There has seldom been a time in history when Greece was not being attacked, either by other Greeks or foreign invaders. Periods of relative peace generally lasted not more than a few centuries – and then only under the rule of conquerors. Because of this, it was prudent to erect some protection against invaders. On this island alone are more than thirty defensive towers, not counting various castles and fortresses – nor the ancient fortified cities that now lie buried under our feet.

As we leave the ferry and walk towards the kastro (castle), we are met by Dimitri, who has a small bus that will take us to our studio apartment near Ayios Giorgios beach at the south end of town. After several renters are on the bus, Dimitri drives through a confusing maze of one-way streets and delivers us to his sister, Anna, who shows us to our apartment. It has a bedroom, bath and a separate kitchen with dining table. Even better, there is a little balcony overlooking the neighborhood, with a table and chairs for outdoor dining. This is especially nice in the evening, when a cool breeze is blowing. We spend the rest of the afternoon doing what we always do on the first day: finding the local bakery, grocery store, butcher and produce market. Happily, all these are within a hundred meters of our door.

In the morning we walk back to the waterfront, determined to explore the castle. There are many different routes into the castle, because the town has grown up around the foot of the hill and climbed up the steep rock walls that once served to discourage attacking armies. Some houses actually cling to the walls of the citadel. As we climb endless steps through narrow passages and tunnels, winding around homes and tiny shops, we often think we have lost the way. Then we see another small sign pointing the way to the top.
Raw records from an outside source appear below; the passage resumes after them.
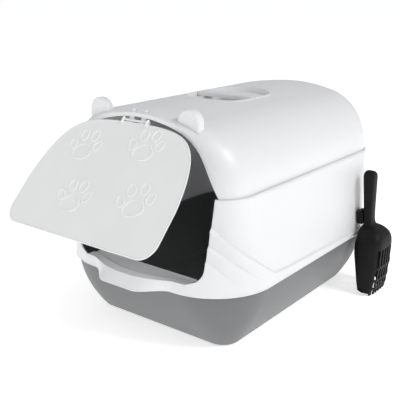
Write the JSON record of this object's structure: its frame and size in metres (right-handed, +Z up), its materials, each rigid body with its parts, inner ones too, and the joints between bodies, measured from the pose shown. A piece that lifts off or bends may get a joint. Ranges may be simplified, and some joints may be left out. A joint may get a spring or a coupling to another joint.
{
  "type": "cat litter box with hood",
  "caption": "Hooded cat litter box: grey tray, white frame with an entry porch, arched hood with ears, clear swing flap, carry handle and a sifting scoop hung on the side.",
  "frame": {"origin": "centre of the tray floor, at the face that rests on the ground", "axes": "+X to the right seen from the entry, -Y out of the entry, +Z up"},
  "size_m": [0.4565, 0.6661, 0.3985],
  "materials": {
    "grey_plastic": "satin moulded",
    "white_plastic": "satin moulded",
    "clear_plastic": "frosted clear",
    "black_plastic": "satin moulded"
  },
  "bodies": {
    "tray": {"tray": "grey_plastic"},
    "lower_frame": {"lower_frame": "white_plastic", "scoop_holder": "black_plastic"},
    "upper_hood": {"upper_hood": "white_plastic", "ear_left": "white_plastic", "ear_right": "white_plastic", "carry_handle": "white_plastic", "hinge_clip_left": "white_plastic", "hinge_clip_right": "white_plastic", "hinge_pin": "white_plastic"},
    "flap": {"entry_flap": "clear_plastic"},
    "scoop": {"scoop": "black_plastic"}
  },
  "joints": [
    {"name": "frame_lift", "type": "slide", "parent": "tray", "child": "lower_frame", "axis": [0, 0, 1], "range_m": [0, 0.12]},
    {"name": "hood_lift", "type": "slide", "parent": "lower_frame", "child": "upper_hood", "axis": [0, 0, 1], "range_m": [0, 0.15]},
    {"name": "flap_hinge", "type": "hinge", "parent": "upper_hood", "child": "flap", "pos_m": [0, -0.248, 0.372], "axis": [1, 0, 0], "range_deg": [-46, 40]},
    {"name": "scoop_lift", "type": "slide", "parent": "lower_frame", "child": "scoop", "axis": [0, 0, 1], "range_m": [0, 0.06]}
  ]
}
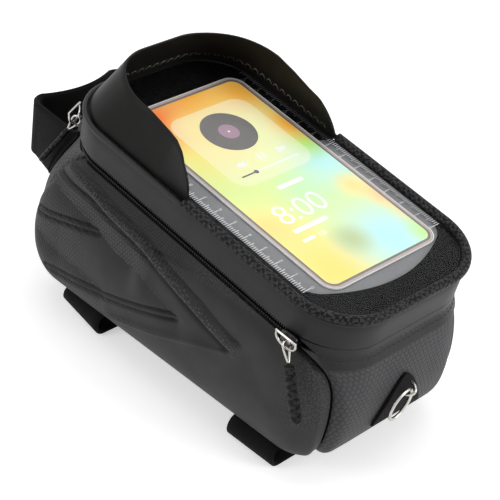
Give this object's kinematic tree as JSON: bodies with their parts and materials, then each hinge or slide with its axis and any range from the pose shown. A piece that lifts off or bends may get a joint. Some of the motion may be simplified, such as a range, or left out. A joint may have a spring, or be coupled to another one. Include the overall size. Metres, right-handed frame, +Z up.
{
  "type": "bike phone bag",
  "caption": "Zipped bag for a bicycle's top tube with a clear phone window in its hinged lid, a sun visor and hook-and-loop straps",
  "frame": {"origin": "middle of the base panel's underside, where it lies on the bike's top tube", "axes": "+X to the bag's right, +Y towards the bike's stem, +Z up"},
  "size_m": [0.1228, 0.2449, 0.1444],
  "materials": {
    "moulded_shell": "moulded, matt, faint carbon weave",
    "embossed_fabric": "honeycomb embossed, matt",
    "band_fabric": "coated fabric, semi matt",
    "webbing": "woven, matt",
    "binding": "coated, carbon weave",
    "zip_plastic": "matt",
    "visor_plastic": "fine grain",
    "clear_film": "clear, glossy",
    "printed_border": "printed, glossy",
    "screen_card": "printed, satin",
    "pocket_plastic": "satin",
    "bright_metal": "polished",
    "pull_rubber": "moulded, matt"
  },
  "bodies": {
    "root": {"left_side_panel": "moulded_shell", "right_side_panel": "moulded_shell", "front_panel": "embossed_fabric", "rear_panel": "embossed_fabric", "base_panel": "webbing", "body_zip_teeth": "zip_plastic", "body_zip_tape": "webbing", "hinge_flap": "band_fabric", "rear_tab": "webbing", "tab_staple": "bright_metal", "rear_bottom_strap": "webbing", "front_bottom_strap": "webbing", "front_strap": "webbing"},
    "lid": {"lid_band": "band_fabric", "lid_piping": "binding", "lid_zip_teeth": "zip_plastic", "lid_zip_tape": "webbing", "visor": "visor_plastic", "window_film": "clear_film", "window_border": "printed_border", "display_card": "screen_card", "pocket_sheet": "pocket_plastic", "pocket_backing": "webbing"},
    "rear_slider": {"rear_slider": "bright_metal"},
    "rear_pull": {"rear_pull_link": "bright_metal", "rear_pull_tab": "pull_rubber"},
    "front_slider": {"front_slider": "bright_metal"},
    "front_pull": {"front_pull_link": "bright_metal", "front_pull_tab": "pull_rubber"},
    "tab_ring": {"tab_ring": "bright_metal"}
  },
  "joints": [
    {"name": "lid_hinge", "type": "hinge", "parent": "root", "child": "lid", "pos_m": [0, -0.10145, 0.06421], "axis": [1, 0, 0], "range_deg": [0, 100]},
    {"name": "rear_slider_run", "type": "slide", "parent": "root", "child": "rear_slider", "axis": [0, 0.9903, 0.1392], "range_m": [0, 0.1]},
    {"name": "rear_pull_swing", "type": "hinge", "parent": "rear_slider", "child": "rear_pull", "pos_m": [-0.05786, -0.07284, 0.06571], "axis": [-0.0469, 0.9892, 0.139], "range_deg": [0, 70]},
    {"name": "front_slider_run", "type": "hinge", "parent": "root", "child": "front_slider", "pos_m": [-0.0225, 0.05754, 0.08403], "axis": [0, -0.1392, 0.9903], "range_deg": [0, 55]},
    {"name": "front_pull_swing", "type": "hinge", "parent": "front_slider", "child": "front_pull", "pos_m": [-0.03633, 0.08981, 0.08857], "axis": [0.9205, 0.3869, 0.0544], "range_deg": [0, 50]},
    {"name": "tab_ring_swing", "type": "hinge", "parent": "root", "child": "tab_ring", "pos_m": [0, -0.10935, 0.032], "axis": [-0.7071, 0, 0.7071], "range_deg": [0, 80]}
  ]
}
Narrow lane in the castle neighborhood

At the top of the castle, the first thing we see is the Catholic Cathedral built in the Middle Ages. This is noteworthy in a country that is almost entirely of the Greek Orthodox religion. The reason is simple: hundreds of years of domination by Venice – a Catholic country. Not far from the cathedral is the place we came to see, the last of five towers on the Venetian fortress. Crispi Tower was named for the last Venetian dukes who used it as a home. Several of the rooms are open to the public, and these provide a fascinating insight into the lives of the rich and powerful during the 13th century.

Crispi Tower in Naxos castle

The floors are stone, which was probably covered with rich carpeting, and the plastered walls were once richly painted, as were the beamed ceilings high above our heads. The kitchen is a marvel of modern conveniences, with a well that allows one to pull up buckets of water, and a marble sink built into the wall.
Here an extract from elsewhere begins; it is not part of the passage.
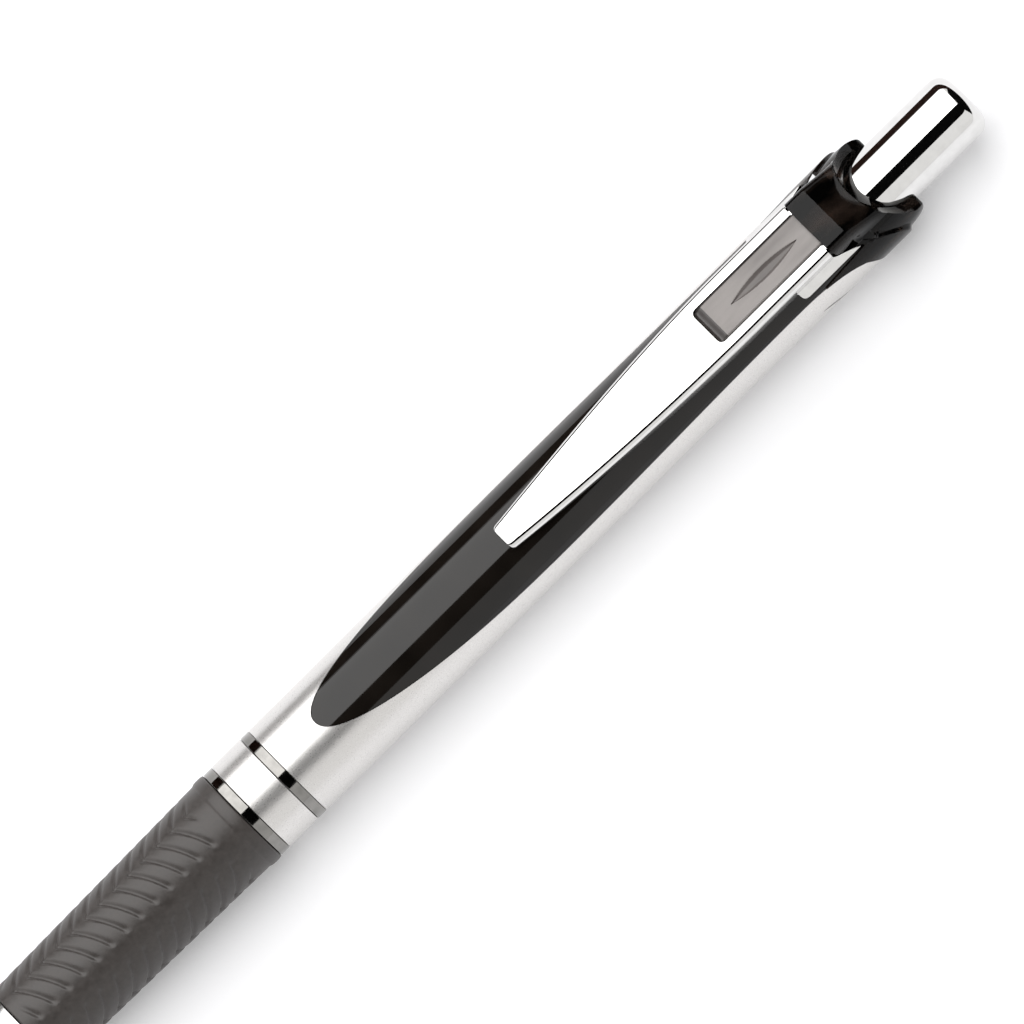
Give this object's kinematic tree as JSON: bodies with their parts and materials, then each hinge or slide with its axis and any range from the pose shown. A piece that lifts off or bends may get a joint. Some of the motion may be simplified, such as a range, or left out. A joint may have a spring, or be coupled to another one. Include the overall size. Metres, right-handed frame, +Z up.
{
  "type": "retractable gel pen",
  "caption": "Retractable gel pen with a push button, sprung refill, click cam, metal pocket clip, grooved rubber grip and screw-off nose cone.",
  "frame": {"origin": "under the middle of the pen's length, level with the lowest line of the barrel", "axes": "+X from the writing tip to the button, +Z up through the clip, +Y across the pen"},
  "size_m": [0.1424, 0.011, 0.0124],
  "materials": {
    "satin_metal": "satin plated",
    "mirror_chrome": "mirror plated",
    "dark_chrome": "smoky mirror plated",
    "satin_silver": "satin silver lacquer",
    "grip_rubber": "matt moulded rubber",
    "black_gloss": "glossy",
    "black_plastic": "moulded",
    "white_plastic": "moulded acetal",
    "smoke_plastic": "glossy smoky translucent",
    "smoke_insert": "glossy smoky translucent",
    "spring_steel": "drawn wire",
    "ball_steel": "polished hard metal",
    "clear_tube": "clear natural plastic",
    "black_ink": "wet black gel",
    "clear_grease": "clear grease"
  },
  "bodies": {
    "barrel": {"front_barrel": "black_plastic", "grip": "grip_rubber", "lower_ring": "dark_chrome", "label_band": "satin_silver", "upper_ring": "dark_chrome", "barrel_core": "black_gloss", "barrel_shell": "satin_silver", "crown": "smoke_plastic", "cam_guide": "white_plastic", "return_spring": "spring_steel"},
    "nose": {"nose_cone": "satin_metal"},
    "clip": {"clip": "mirror_chrome", "clip_insert": "smoke_insert"},
    "button": {"button_cap": "mirror_chrome", "plunger": "white_plastic"},
    "refill": {"refill_tube": "clear_tube", "ink_column": "black_ink", "grease_follower": "clear_grease", "tail_plug": "black_plastic", "tip_holder": "black_plastic", "tip_socket": "satin_metal", "ball_spring": "spring_steel"},
    "rotor": {"rotor": "white_plastic"},
    "ball": {"ball": "ball_steel"}
  },
  "joints": [
    {"name": "button_press", "type": "slide", "parent": "barrel", "child": "button", "axis": [-1, 0, 0], "range_m": [0, 0.0065], "stiffness_N_per_m": 300, "springref_m": -0.004, "deforming": ["return_spring"]},
    {"name": "refill_slide", "type": "slide", "parent": "barrel", "child": "refill", "axis": [-1, 0, 0], "range_m": [0, 0.0065], "deforming": ["return_spring"]},
    {"name": "rotor_turn", "type": "hinge", "parent": "refill", "child": "rotor", "pos_m": [0, 0, 0.00555], "axis": [1, 0, 0], "range_deg": [0, 22.5]},
    {"name": "ball_roll", "type": "hinge", "parent": "refill", "child": "ball", "pos_m": [-0.06843, 0, 0.00555], "axis": [0, 1, 0], "continuous": true},
    {"name": "clip_flex", "type": "hinge", "parent": "barrel", "child": "clip", "pos_m": [0.05275, 0, 0.0115], "axis": [0, 1, 0], "range_deg": [0, 4], "stiffness_Nm_per_rad": 1.6, "springref_deg": -2.86},
    {"name": "nose_off", "type": "slide", "parent": "barrel", "child": "nose", "axis": [-1, 0, 0], "range_m": [0, 0.03]}
  ],
  "couplings": [
    {"joint": "refill_slide", "follows": "button_press", "ratio": 1},
    {"joint": "rotor_turn", "follows": "button_press", "rad_per_m": 60.415}
  ]
}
Modern 13th century kitchen sink

An indoor well provides fresh water for the kitchen

Outside the back door, in a corner of a large terrace overlooking the town and harbor, is the outdoor toilet (in the stone flooring is a hole that connects with the sewer). There is no evidence that users had any privacy – other than being above the view of the town folk on the streets below.

Some might say the Venetians enjoyed a better lifestyle than the conquered Naxians. They may have felt safe behind castle walls, protected by armed soldiers – but were they really? What was the fate of the great fortresses and the many rulers of Naxos? We decide to investigate at different towers scattered around the island, so we arrange to rent a car from our landlady’s cousin.
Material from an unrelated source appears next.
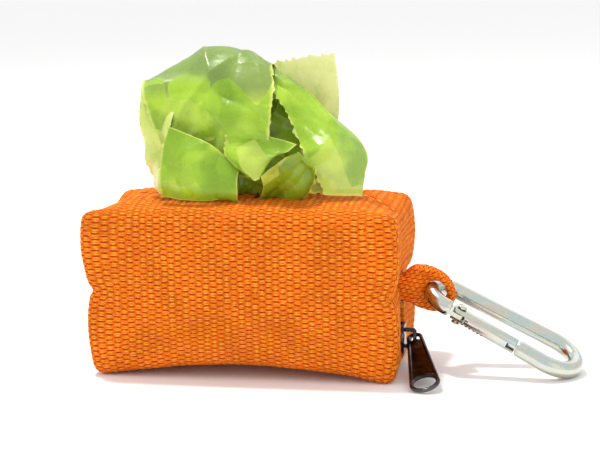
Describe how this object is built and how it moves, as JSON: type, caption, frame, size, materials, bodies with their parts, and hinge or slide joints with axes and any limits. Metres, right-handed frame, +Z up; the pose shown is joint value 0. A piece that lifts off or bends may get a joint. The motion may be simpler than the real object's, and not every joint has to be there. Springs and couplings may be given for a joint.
{
  "type": "waste bag dispenser pouch",
  "caption": "Small zipped cloth pouch that feeds waste bags through a slot in its top, with a strap loop and a steel snap hook.",
  "frame": {"origin": "under the middle of the whole object's box, on the surface that it stands on", "axes": "+X along the pouch to the snap hook, +Y to the back panel, +Z up"},
  "size_m": [0.1388, 0.0504, 0.0923],
  "materials": {
    "orange_cloth": "coarse woven orange cloth, matt",
    "black_tape": "black woven tape",
    "black_nylon": "black nylon coil",
    "gunmetal": "polished dark plating",
    "zinc_steel": "bright zinc plating",
    "spring_steel": "bare spring wire",
    "cardboard": "plain card tube",
    "lime_film": "thin translucent lime film",
    "orange_thread": "sewing thread",
    "black_thread": "sewing thread"
  },
  "bodies": {
    "pouch": {"front_panel": "orange_cloth", "back_panel": "orange_cloth", "zip_tape_front": "black_tape", "zip_tape_back": "black_tape", "zip_coil_front": "black_nylon", "zip_coil_back": "black_nylon", "zip_top_stop_front": "gunmetal", "zip_top_stop_back": "gunmetal", "zip_bottom_stop": "gunmetal", "strap_loop": "orange_cloth", "slot_tack_left": "orange_thread", "slot_tack_right": "orange_thread", "thread_tail": "black_thread"},
    "slider": {"zip_slider": "gunmetal"},
    "pull": {"zip_pull": "gunmetal"},
    "hook": {"hook_body": "zinc_steel", "gate_rivet": "zinc_steel"},
    "gate": {"hook_gate": "zinc_steel", "gate_spring": "spring_steel", "gate_plunger": "zinc_steel"},
    "roll": {"bag_roll": "lime_film", "roll_core": "cardboard"},
    "bag": {"bag_film": "lime_film", "bag_neck": "lime_film"}
  },
  "joints": [
    {"name": "zip_slide", "type": "slide", "parent": "pouch", "child": "slider", "axis": [0, 0, 1], "range_m": [0, 0.005]},
    {"name": "pull_swing", "type": "hinge", "parent": "slider", "child": "pull", "pos_m": [0.02125, 0.00305, 0.0085], "axis": [0, 0, 1], "range_deg": [0, 150]},
    {"name": "hook_swing", "type": "hinge", "parent": "pouch", "child": "hook", "pos_m": [0.02677, 0.00305, 0.02317], "axis": [-0.1643, -0.9742, -0.1547], "range_deg": [-45, 120]},
    {"name": "gate_open", "type": "hinge", "parent": "hook", "child": "gate", "pos_m": [0.0347, -0.00401, 0.01757], "axis": [0.4301, -0.2119, 0.8776], "range_deg": [0, 26], "stiffness_Nm_per_rad": 0.02, "springref_deg": -20.05},
    {"name": "bag_feed", "type": "slide", "parent": "pouch", "child": "bag", "axis": [0, 0, 1], "range_m": [0, 0.035], "deforming": ["bag_neck"]},
    {"name": "roll_spin", "type": "hinge", "parent": "pouch", "child": "roll", "pos_m": [-0.0259, 0.00305, 0.0226], "axis": [1, 0, 0], "range_deg": [0, 135]}
  ],
  "couplings": [
    {"joint": "roll_spin", "follows": "bag_feed", "rad_per_m": 64.5}
  ]
}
The oldest tower on Naxos is far older than the fortifications of any conquering army. It is the tower of Heimarros built during Hellenistic times above Kalantos Bay in the southernmost part of the island. We start early in the day, to avoid the heat, but this does not help. We go eastward from the capital, with the rising sun in our eyes as we drive into the foothills. Continuing to climb on twisting roads – occasionally slowing to a crawl in tiny hillside villages – we finally stop for a rest at Filoti, on the lower slopes of Mt. Zas (Zeus), the highest mountain on the island.

According to legend, Zeus was born in Crete but grew up on the island of Naxos, from where he set out to gain his Olympian throne. One of his names is Zeus Eubouleus, protector of the Naxians. The cave of Zas, high on the mountain, was long a place of worship. Now there is an Orthodox church on the top of the mountain.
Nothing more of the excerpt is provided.